I mentioned Kirby Muxloe to someone the other day and he said 'Oh, yes, the red brick castle'. I always used to think of Tattershall Castle in Lincolnshire with those words but Kirby Muxloe is most definitely a red brick castle too.
I had visited the castle many years ago in the 1980s and remembered it being surrounded by water but had forgotten it was built of brick and also that it was never completed as a building.
You can walk around the outside of the castle first taking in its structure and on the day we visited there were some lovely reflections in the water of the moat.
Above you can see the remains of the west tower and the gatehouse. It was intended for a tower to be built in each corner of the construction, with domestic buildings in the centre of the outer walls which is where the old manor house used to stand.
The owner William, Lord Hastings (1430 -1483) began to rebuild a new and sumptuous residence on the site of the old manor house around 1480. He was in favour and had power and influence at the court of King Edward IV but his luck changed and he was executed in June 1483 by the new king Richard III. In July of that year Richard III issued a special grant to Hastings's widow Katherine and restored the family to its inheritance. Katherine did continue for about a year with the building project but it gradually came to a close. Had the building been completed Kirby Muxloe would have been one of the most advanced and fashionable fortified manor houses of its day.

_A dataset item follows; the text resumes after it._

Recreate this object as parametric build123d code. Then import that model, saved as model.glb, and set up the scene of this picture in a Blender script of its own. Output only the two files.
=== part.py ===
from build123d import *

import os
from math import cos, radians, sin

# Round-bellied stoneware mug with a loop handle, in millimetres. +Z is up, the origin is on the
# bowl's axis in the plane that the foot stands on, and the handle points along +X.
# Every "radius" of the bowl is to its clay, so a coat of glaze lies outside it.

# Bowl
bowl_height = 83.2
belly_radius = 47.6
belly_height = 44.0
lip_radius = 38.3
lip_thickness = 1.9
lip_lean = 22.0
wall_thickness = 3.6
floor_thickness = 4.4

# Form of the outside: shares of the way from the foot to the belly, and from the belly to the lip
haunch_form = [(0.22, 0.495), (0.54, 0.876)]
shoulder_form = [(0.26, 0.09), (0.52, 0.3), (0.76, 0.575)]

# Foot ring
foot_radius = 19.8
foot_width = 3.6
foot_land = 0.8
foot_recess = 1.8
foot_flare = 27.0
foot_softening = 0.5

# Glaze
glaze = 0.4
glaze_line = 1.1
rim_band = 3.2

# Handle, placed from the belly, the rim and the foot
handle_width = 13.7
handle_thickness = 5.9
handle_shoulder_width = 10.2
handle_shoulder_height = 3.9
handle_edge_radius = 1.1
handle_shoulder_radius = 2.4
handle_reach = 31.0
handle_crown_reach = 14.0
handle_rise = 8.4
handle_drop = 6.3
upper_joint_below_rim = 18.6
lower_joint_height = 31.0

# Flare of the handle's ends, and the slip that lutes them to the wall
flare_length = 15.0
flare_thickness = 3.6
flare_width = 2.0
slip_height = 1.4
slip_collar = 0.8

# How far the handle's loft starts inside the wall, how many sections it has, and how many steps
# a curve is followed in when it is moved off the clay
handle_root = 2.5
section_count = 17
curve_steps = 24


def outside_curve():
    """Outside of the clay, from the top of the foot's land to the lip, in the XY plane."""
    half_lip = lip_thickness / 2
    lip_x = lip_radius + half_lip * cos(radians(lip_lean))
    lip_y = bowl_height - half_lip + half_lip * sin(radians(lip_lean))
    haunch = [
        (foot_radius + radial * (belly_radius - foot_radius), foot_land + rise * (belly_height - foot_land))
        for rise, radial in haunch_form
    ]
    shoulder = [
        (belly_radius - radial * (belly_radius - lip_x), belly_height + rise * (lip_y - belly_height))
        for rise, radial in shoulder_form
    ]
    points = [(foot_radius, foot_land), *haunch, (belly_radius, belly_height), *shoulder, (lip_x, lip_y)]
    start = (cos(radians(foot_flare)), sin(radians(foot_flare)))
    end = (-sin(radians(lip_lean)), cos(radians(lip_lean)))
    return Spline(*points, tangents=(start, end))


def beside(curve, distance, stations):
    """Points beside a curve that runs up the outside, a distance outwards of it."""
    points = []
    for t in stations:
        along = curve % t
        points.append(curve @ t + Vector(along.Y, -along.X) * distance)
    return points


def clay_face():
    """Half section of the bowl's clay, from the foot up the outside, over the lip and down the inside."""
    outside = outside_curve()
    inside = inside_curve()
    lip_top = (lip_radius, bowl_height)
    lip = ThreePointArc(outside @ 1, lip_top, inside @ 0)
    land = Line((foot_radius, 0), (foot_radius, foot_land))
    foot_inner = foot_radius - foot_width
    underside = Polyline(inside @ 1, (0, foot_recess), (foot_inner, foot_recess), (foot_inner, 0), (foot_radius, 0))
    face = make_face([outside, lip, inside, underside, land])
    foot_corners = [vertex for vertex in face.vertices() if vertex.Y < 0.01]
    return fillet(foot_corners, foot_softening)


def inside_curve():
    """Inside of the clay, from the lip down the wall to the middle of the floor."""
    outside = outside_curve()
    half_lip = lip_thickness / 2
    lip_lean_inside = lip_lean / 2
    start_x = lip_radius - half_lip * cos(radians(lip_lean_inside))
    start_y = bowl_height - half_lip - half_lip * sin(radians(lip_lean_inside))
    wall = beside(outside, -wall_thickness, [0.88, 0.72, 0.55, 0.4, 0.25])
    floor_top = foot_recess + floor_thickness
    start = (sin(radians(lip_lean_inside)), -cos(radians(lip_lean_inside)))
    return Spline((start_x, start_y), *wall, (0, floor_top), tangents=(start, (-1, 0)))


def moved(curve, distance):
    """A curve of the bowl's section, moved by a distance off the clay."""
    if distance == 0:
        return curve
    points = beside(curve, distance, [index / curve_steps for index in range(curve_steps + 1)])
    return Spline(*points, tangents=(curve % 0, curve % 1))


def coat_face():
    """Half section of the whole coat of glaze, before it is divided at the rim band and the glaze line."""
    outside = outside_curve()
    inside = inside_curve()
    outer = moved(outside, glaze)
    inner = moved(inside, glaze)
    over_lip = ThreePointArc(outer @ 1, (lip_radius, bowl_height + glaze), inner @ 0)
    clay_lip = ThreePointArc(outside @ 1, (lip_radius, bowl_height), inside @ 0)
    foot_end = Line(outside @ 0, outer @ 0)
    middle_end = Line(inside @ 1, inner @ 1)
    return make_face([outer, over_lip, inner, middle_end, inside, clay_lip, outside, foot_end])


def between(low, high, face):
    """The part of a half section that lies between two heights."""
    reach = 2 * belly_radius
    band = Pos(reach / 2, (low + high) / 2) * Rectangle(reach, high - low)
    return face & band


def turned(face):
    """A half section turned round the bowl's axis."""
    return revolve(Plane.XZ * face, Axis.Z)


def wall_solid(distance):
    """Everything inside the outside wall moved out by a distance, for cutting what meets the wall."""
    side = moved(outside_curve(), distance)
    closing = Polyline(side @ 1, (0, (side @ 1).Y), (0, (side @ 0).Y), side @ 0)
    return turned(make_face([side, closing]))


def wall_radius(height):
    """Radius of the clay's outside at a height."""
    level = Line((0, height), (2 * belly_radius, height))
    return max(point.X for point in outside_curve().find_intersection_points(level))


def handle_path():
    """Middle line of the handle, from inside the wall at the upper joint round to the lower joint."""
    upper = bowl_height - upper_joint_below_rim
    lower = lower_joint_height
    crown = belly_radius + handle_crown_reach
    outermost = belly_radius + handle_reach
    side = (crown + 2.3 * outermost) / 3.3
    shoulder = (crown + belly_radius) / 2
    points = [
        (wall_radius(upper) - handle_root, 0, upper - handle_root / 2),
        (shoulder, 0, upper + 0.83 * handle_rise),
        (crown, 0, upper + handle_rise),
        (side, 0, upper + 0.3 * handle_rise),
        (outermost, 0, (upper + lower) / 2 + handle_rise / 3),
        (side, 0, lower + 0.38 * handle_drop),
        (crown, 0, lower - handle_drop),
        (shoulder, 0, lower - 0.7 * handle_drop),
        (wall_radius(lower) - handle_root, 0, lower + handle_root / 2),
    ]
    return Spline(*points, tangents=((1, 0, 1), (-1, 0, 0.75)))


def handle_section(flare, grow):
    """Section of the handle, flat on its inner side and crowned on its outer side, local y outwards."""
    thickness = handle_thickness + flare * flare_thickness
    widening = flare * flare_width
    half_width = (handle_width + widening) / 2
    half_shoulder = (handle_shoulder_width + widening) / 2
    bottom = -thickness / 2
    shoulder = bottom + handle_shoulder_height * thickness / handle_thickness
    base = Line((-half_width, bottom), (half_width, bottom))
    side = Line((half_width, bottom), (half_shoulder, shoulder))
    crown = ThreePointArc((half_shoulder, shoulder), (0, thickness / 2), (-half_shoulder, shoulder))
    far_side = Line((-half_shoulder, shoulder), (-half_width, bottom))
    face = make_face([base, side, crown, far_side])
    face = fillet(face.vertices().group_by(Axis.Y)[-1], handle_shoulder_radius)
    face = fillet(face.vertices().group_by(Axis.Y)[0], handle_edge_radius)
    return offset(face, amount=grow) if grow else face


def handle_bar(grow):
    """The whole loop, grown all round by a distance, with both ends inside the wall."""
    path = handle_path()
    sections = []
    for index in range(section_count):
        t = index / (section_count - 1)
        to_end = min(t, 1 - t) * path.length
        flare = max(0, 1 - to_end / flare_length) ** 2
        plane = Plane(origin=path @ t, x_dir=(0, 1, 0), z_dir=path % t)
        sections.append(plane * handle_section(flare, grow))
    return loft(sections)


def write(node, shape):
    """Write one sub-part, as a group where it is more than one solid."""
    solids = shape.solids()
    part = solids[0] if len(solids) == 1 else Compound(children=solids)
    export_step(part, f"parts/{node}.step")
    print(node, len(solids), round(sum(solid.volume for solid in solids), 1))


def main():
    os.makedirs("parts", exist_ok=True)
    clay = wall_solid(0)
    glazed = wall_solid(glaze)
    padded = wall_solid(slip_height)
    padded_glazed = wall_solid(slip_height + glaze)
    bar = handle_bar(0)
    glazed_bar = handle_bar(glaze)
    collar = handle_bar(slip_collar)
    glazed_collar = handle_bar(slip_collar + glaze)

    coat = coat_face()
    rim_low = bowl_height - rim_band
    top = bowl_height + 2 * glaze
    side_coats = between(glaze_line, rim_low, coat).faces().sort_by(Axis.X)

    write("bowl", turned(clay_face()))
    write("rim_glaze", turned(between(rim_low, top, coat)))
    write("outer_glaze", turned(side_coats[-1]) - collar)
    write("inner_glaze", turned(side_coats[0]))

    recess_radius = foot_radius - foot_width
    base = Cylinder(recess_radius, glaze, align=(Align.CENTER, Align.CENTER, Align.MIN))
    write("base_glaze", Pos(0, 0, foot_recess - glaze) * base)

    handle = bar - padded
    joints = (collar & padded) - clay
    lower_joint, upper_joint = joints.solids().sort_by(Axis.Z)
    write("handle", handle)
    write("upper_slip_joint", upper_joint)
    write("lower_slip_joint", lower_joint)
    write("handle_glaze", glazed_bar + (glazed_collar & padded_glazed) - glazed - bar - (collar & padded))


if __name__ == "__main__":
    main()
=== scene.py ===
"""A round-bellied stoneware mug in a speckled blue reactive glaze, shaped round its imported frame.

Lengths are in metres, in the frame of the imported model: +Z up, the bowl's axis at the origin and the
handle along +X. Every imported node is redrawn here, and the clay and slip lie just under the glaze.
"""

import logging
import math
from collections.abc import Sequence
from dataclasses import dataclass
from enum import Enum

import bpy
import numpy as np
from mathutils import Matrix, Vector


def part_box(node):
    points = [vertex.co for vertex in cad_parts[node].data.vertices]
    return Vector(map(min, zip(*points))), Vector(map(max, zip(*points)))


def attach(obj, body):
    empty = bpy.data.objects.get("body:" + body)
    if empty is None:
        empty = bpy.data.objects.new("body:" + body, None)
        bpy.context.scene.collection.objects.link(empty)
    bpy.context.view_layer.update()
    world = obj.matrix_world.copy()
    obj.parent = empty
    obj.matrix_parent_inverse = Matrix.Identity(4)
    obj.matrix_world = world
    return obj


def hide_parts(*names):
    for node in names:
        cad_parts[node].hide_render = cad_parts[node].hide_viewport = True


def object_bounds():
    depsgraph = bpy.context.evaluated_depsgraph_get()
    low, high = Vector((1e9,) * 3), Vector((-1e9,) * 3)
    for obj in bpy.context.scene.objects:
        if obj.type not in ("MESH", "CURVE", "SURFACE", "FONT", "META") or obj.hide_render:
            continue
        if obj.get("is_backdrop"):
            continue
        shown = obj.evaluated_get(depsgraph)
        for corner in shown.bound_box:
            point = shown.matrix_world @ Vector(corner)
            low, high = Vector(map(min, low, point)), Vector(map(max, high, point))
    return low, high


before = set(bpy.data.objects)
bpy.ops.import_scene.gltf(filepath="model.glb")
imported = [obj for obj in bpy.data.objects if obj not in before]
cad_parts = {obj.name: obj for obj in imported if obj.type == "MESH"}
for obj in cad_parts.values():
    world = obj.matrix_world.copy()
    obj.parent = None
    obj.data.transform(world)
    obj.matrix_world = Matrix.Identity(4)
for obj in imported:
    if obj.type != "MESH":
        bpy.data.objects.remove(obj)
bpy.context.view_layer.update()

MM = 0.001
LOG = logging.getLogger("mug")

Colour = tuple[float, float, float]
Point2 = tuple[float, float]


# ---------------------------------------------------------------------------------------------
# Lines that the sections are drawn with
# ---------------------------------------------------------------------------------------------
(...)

The gatehouse is accessed by the bridge over the moat, it is modern but constructed in the style of the old one.
The entrance to the gatehouse is impressive, only the ground floor remains although you can access the next floor up it is open to the elements (see the photos below) but you can cross above the ceiling from one side to the other via spiral staircases.
One of the guard rooms in the base of the gatehouse, the other is used as the reception and shop by the custodians English Heritage.
You can see the door to one of the staircases on the left of the gatehouse. We went up via the stairs on the right and came down those on the left.
The ceiling of one of the spiral staircases, I love the swirling brick patterns.
The remains of the room which would have been above the entrance to the gatehouse
and across the two guard rooms below.
Back down the stairs on the opposite side.
There were lovely views across the centre of the castle area towards the moat and to the countryside beyond. You can see the stone foundations of the earlier manor house in the grass below.
Looking upwards in the west tower
Nature was taking over.
The opening hours for Kirby Muxloe are weekends only from May to September so it is very hard to catch it open we were lucky to be close by en route to Stoneywell (see my post of 8th September) so spent a pleasant hour here wandering around.